Rudimental Recorded Part of New Album ‘We the Generation’ in Their Skivvies

The idea of Rudimental recording on a studio tour bus started off as a joke. “Then we found out you can get a studio that has a drum kit, mic room, vocal booth, and beds to sleep on,” DJ Locksmith (a.k.a. Leon Rolle) tells SPIN from the British electro-house crew’s East London studio, Major Tom’s. After tourmate Ed Sheeran introduced them to singer Foy Vance, the five of them holed up in the mobile music-making device and recorded “Never Let You Go,” the soulfully jittery first listen off of Rudimental’s forthcoming sophomore album, We the Generation. “It was exciting to produce a song like that from start to finish on the road,” adds the 29-year-old.

They didn’t have much choice. Since the runaway success of their 2013 debut, Home — which nabbed them a Brit Award and nearly unheard-of platinum record sales overseas, and spearheaded a U.K. garage revival along with Disclosure’s Settle — Rolle and his bandmates Piers Agget, Kesi Dryden, and Amir Amore (who all share songwriting and instrumental duties) have been going pretty much nonstop. We the Generation was recorded mostly in transit with Sheeran on their mobile studio and in brick-and-mortar outposts in Los Angeles and New York.

“It was weird at the time when the bus was actually moving, and you found that your chair was moving from side to side, but like most things you get used to it,” Rolle tells SPIN. They also got used to some, ah, unusual working conditions: While in Arizona, the air conditioning on the bus stopped working, so the boys stripped down to their underwear to record. “There was a point where you had four guys in a studio tour bus with their tops off and their trousers down to their ankles, making music,” he says.

Rudimental Recorded Part of New Album 'We the Generation' in Their Skivvies

When they weren’t abroad, Rudimental stuck around their recording studio in Hoxton, East London. “We love the area, we’ve grown up there all our lives,” Rolle says, adding that friends often swing by. “Sometimes it’s a bit too much, it’s like a social club and we have to tell everyone to go home, but that’s one of the benefits of having a studio close to home. Rudimental are all about family and positivity, and if we get the chance to have our mums screaming down the mic in the vocal booth, then we’ll do it.”

Which did, in fact, happen: “We’ve had an occasion where Piers’ sister, she came by the studio and sang vocals on a track, and now the track has made the album,” he says. If history is any indication, that actually seems to be the way to stardom for Rudimental’s associates.
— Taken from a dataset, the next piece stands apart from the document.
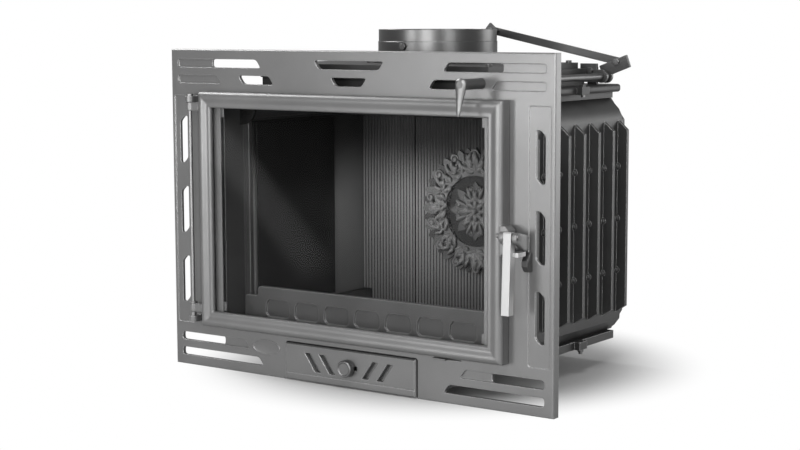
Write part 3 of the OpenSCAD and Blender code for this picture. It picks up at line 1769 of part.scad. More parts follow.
module drawer_front() {
  stem_half = stem_r + slide_gap;
  color([0.5, 0.51, 0.52])
    difference() {
      translate([0, drawer_y0, 0])
        bevel_slab(drawer_half, drawer_z0, drawer_z1, drawer_front_t, drawer_bevel_w);
      box(
        [-drawer_half - over_l, drawer_y0 - over_l, drawer_z0 + groove_up_h],
        [drawer_half + over_l, drawer_y0 + groove_w / 2, drawer_z0 + groove_up_h + groove_w]
      );
      to_rear(drawer_y0 - over_l, drawer_front_t + 2 * over_l)
        air_slots();
      box(
        [-shutter_reach - shutter_t, shutter_y - slide_gap, shutter_z - shutter_h / 2 - slide_gap],
        [shutter_reach + shutter_t, drawer_y1 + over_l, shutter_z + shutter_h / 2 + slide_gap]
      );
      to_rear(drawer_y0 - over_l, drawer_front_t + 2 * over_l)
        translate([-stem_half, shutter_z - stem_half])
          square([shutter_travel_l + 2 * stem_half, 2 * stem_half]);
    }
}

// two strips behind the drawer front that keep the shutter in its seat
module shutter_rails() {
  color([0.42, 0.42, 0.42])
    for (side = [-1, 1]) {
      z = shutter_z + side * shutter_h / 2 - rail_w / 2;
      box([-shutter_reach, drawer_y1, z], [shutter_reach, drawer_y1 + rail_t, z + rail_w]);
    }
}

module air_shutter() {
  color([0.35, 0.35, 0.35])
    difference() {
      to_rear(shutter_y, shutter_t)
        translate([-shutter_half, shutter_z - shutter_h / 2])
          square([shutter_w, shutter_h]);
      to_rear(shutter_y - shutter_t, 3 * shutter_t)
        air_slots(-shutter_travel_l);
    }
}

module shutter_knob() {
  neck = shutter_y + drawer_proud_d + slide_gap;
  color([0.6, 0.6, 0.61])
    translate([0, shutter_y, shutter_z])
      rotate([90, 0, 0])
        rotate_extrude($fn = round_fn)
          polygon([
            [0, 0], [stem_r, 0], [stem_r, neck], [0.85 * knob_r, neck],
            [knob_r, neck + knob_l / 6], [knob_r, neck + 0.85 * knob_l], [0.9 * knob_r, neck + knob_l],
            [0.8 * knob_r, neck + knob_l], [0.7 * knob_r, neck + 0.9 * knob_l], [0, neck + 0.9 * knob_l]
          ]);
}

module ash_pan() {
  y0 = drawer_y1;
  z0 = housing_t + slide_gap;
  color([0.45, 0.45, 0.46])
    difference() {
      box([-pan_half, y0, z0], [pan_half, pan_y1, drawer_z1 - shutter_t]);
      box(
        [pan_wall_t - pan_half, y0 + pan_wall_t, z0 + pan_wall_t],
        [pan_half - pan_wall_t, pan_y1 - pan_wall_t, drawer_z1]
      );
      box(
        [-shutter_reach - lap_w, y0 - over_l, shutter_z - shutter_h / 2 - rail_w],
        [shutter_reach + lap_w, y0 + pan_wall_t + over_l, drawer_z1]
      );
    }
}

// the secondary-air slider and the log guard

module air_slider() {
  y0 = plate_t + slide_gap / 2;
  color([0.55, 0.55, 0.56])
    union() {
      box(
        [tab_x0 - slider_end_l, y0, slider_z],
        [tab_x1 + slider_end_l + slider_travel_l - web_t, y0 + slider_t, slider_z + slider_h]
      );
      box([tab_x0, -tab_out_l, tab_z], [tab_x1, plate_t + slide_gap, tab_z + tab_t]);
    }
}

module pocket_outline() {
  x = pocket_w / 2;
  c = pocket_cut_w;
  polygon([
    [c - x, 0], [x - c, 0], [x, c], [x - c / 4, pocket_h - c],
    [x - c, pocket_h], [c - x, pocket_h], [c / 4 - x, pocket_h - c], [-x, c]
  ]);
}

// corner points of one half of the log guard's outline, from its foot up
function guard_side_points(side, c) = [
  [side * guard_ear_half, guard_z0], [side * guard_ear_half, guard_ear_z - c],
  [side * (guard_ear_half - c), guard_ear_z], [side * (guard_half + c / 2), guard_ear_z],
  [side * guard_half, guard_ear_z + c / 2], [side * guard_half, guard_z1 - c],
  [side * (guard_half - c), guard_z1]
];

module log_guard() {
  color([0.22, 0.21, 0.21])
    difference() {
      to_rear(guard_y, guard_t)
        polygon(concat(
          guard_side_points(1, guard_cut_w),
          [for (i = [6:-1:0]) guard_side_points(-1, guard_cut_w)[i]]
        ));
      for (i = [0:pocket_count - 1])
        translate([(i - (pocket_count - 1) / 2) * pocket_pitch_w, 0, guard_z0 + 0.75 * guard_cut_w])
          to_rear(guard_y - over_l, over_l + pocket_d)
            pocket_outline();
    }
}
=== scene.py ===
# The fireplace insert, dressed for its picture. Metres; X right, Y rear, Z up, floor at z = 0.
import json
import math

import bpy
from mathutils import Matrix, Vector

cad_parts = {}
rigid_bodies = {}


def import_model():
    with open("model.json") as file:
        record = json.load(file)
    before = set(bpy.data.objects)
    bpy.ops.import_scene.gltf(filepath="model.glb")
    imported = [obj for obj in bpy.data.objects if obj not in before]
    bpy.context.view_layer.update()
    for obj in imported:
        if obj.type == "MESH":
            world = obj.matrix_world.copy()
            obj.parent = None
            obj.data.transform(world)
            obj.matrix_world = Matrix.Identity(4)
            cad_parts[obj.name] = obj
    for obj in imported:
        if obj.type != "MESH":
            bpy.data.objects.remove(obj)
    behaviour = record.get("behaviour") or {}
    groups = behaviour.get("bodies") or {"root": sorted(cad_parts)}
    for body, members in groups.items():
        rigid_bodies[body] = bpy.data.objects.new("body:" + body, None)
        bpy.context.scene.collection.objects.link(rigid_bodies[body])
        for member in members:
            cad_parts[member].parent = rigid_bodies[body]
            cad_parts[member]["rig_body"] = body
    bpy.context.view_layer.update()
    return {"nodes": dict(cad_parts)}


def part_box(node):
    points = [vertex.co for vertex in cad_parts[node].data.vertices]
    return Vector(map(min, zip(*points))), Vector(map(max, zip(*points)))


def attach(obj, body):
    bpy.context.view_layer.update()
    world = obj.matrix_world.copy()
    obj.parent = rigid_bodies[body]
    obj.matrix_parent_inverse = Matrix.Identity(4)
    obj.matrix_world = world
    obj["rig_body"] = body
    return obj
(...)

Rising singer Anne-Marie, who’s been associated with Jessie J and Elton John and sings on tour with the group and provides scintillating vocals on trumpet-blasted thumper “Rumour Mill,” is the first signee to their new label, Major Tom’s. “We’re really excited about showcasing her to the world,” says Rolle.

Rudimental’s success has allowed them to give a leg up to artists whose position they were once in; it’s also given them the humbling opportunity to work with “old-school legends.” Though Rolle can’t say which of these bucket-list names will appear on We the Generation (“Me not telling you is frustrating me, because I really want to express it as much as you want to hear it,” he says, “but it’s some of the best artists we’ve worked with not only in America, but in the world”), he still sounds positively giddy when talking about remixes by house icons Todd Edwards and Roy Davis Jr. “It’s amazing to be in the position we’re in, if we can get some of the heroes we were listening to when we were really young, to be doing remixes for us now,” he says.

How far they’ve come, and the large part they’ve played in a burgeoning music scene including such artists as Clean Bandit and Jess Glynne, is especially evident with their insanely popular Wild Life Festival with Disclosure, which Rolle says sold out 70,000 tickets in three days. “It’s a testament to not only how we’ve grown, but how the scene has grown,” he adds. “No one’s fighting for a piece of the pie — it’s more like we’re all working together to reach the same goal: to spread our music as wide as we possibly can.”

Still, there’s one more tiny little thing that would really make all of their dreams come true. “Lauryn Hill is the female vocalist we all desperately want to work with,” he says. “We want to bring back the Fugees. If she reads this or listens to this… I hope we get to work with you.”